Uno de los textos que este año me hizo reflexionar, y que tuve la oportunidad de compartir en estas páginas, fue ‘Sumisión’ de Michel Houellebecq. En dicho libro, el autor plantea una distopía en la que gana el gobierno francés un partido musulmán moderado, impulsado por la unión de todos los partidos contrarios a la otra posible opción mayoritaria y ultraderechista, el Frente Nacional (¿no acaba de suceder algo parecido en las elecciones locales francesas? ¿No se unieron la derecha moderada y la izquierda en contra del partido de los Le Pen?
Para explicar ese punto, aborda el autor francés el tema de una izquierda disminuida, entrampada en el desánimo y encorsetada en un discurso limitado por la corrección política. La discusión en los medios, tal como la plasma el escritor, se muestra anclada a ciertas categorías que no pueden cuestionarse, y a temas que deben ser abordados de cierta forma. Quienes se sienten libres de esa corrección son justamente los que tienen la posibilidad (y la voluntad) de ganar.
También, en este año, se comentó la decisión de cómicos norteamericanos de ya no realizar presentaciones en las universidades de su país, porque el ambiente de corrección política les limitaba sus rutinas, o los exponía incluso a la agresión. A un cantante judío se le exigió en España repudiar públicamente las acciones del gobierno de Israel contra los palestinos, so pena de cancelarle la presentación que se le había ofrecido. Por último, sumo la comentada decisión de una cadena mundial de cafeterías, de cambiar sus tradicionales vasos navideños por otros que, coloridos, se encuentran libres de tales adornos, sustentada al parecer en el respeto a diversas creencias religiosas.
Ahora bien, ¿la consciente renuencia a abordar temas espinosos, o a utilizar términos que para algunos puedan ser cuestionables, es compatible con la democracia? Me remitiré a un ejemplo histórico: el llamado “silencio constitucional” en Estados Unidos: en la primera parte del siglo XIX existió una auténtica costumbre constitucional americana, por la que no era posible debatir el tema de la esclavitud en el seno del Congreso; ni a favor ni en contra, ni de forma expresa ni velada. Los estados que surgieran a partir de cierta posición geográfica serían esclavistas o no, según la ubicación que tuvieran. Tema cerrado y cada quien a guardarlo como secreto de familia, que todos conocen pero nadie expresa.

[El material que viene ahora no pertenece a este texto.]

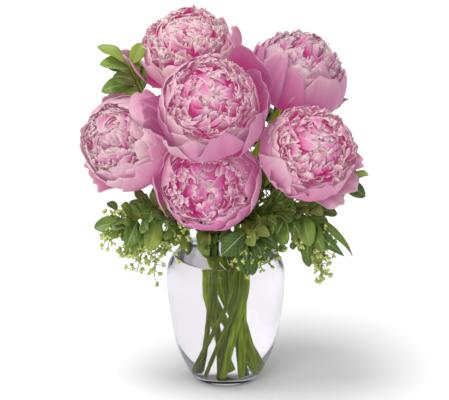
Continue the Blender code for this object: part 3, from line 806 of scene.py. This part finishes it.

Esta renuencia, asumida en virtud de evitar confrontaciones, no evitó las tensiones, ni el surgimiento de movimientos sociales a favor y en contra. Tampoco fue eterna, con la resolución del caso Dredd Scott, en el que se negó el carácter de “pueblo” a los americanos de raza negra, la confrontación se dio a campo abierto. Y ya sabemos lo que pasó después.
Evitar temas por “razón de estado” (cuya existencia no niego, pero que requiere una sólida argumentación), “en abono a la paz pública, a fin de evitar la reacción negativa de un sector de la sociedad” no me parece que, a la larga, sea compatible con el ideal democrático que requiere la discusión pública de los asuntos, justamente, públicos.
En una sociedad democrática, no debe haber temas vedados al diálogo entre ciudadanos. Y claro, deben participar en el mismo autoridades, partidos, asociaciones, cada uno desde su punto de vista y con los límites propios de un estado constitucional, así como los que dicta la prudencia. La plaza pública no me parece pretexto para el grito destemplado o la agresión por el mero gusto de escandalizar.
He utilizado a propósito la palabra ‘diálogo’. En el sentido clásico, y retomando las ideas de Robert Apatow en su libro “El arte del diálogo”, este se da cuando se reúnen algunas características concretas: compromiso para llegar a la verdad, respeto por la razón y por el otro, así como el centrarse en un tema y no divagar.
En el diálogo democrático, me permito sumar dos consideraciones más: primera, que no pueden existir temas prohibidos ni aún por “decencia política”; segunda, la aceptación de todas las partes que el acuerdo al que pueda llegarse será temporalmente determinado, pues en la cosa pública no hay verdades eternas. Lo que hoy se acepta, mañana puede ser que no.
Vivir de silencios que generan gritos quedos, diferir temas por temor a ser tachados de “impolíticos” puede llevar a la distopía de Houellebecq, o a lo vivido por la sociedad americana después del fracaso del “silencio constitucional”.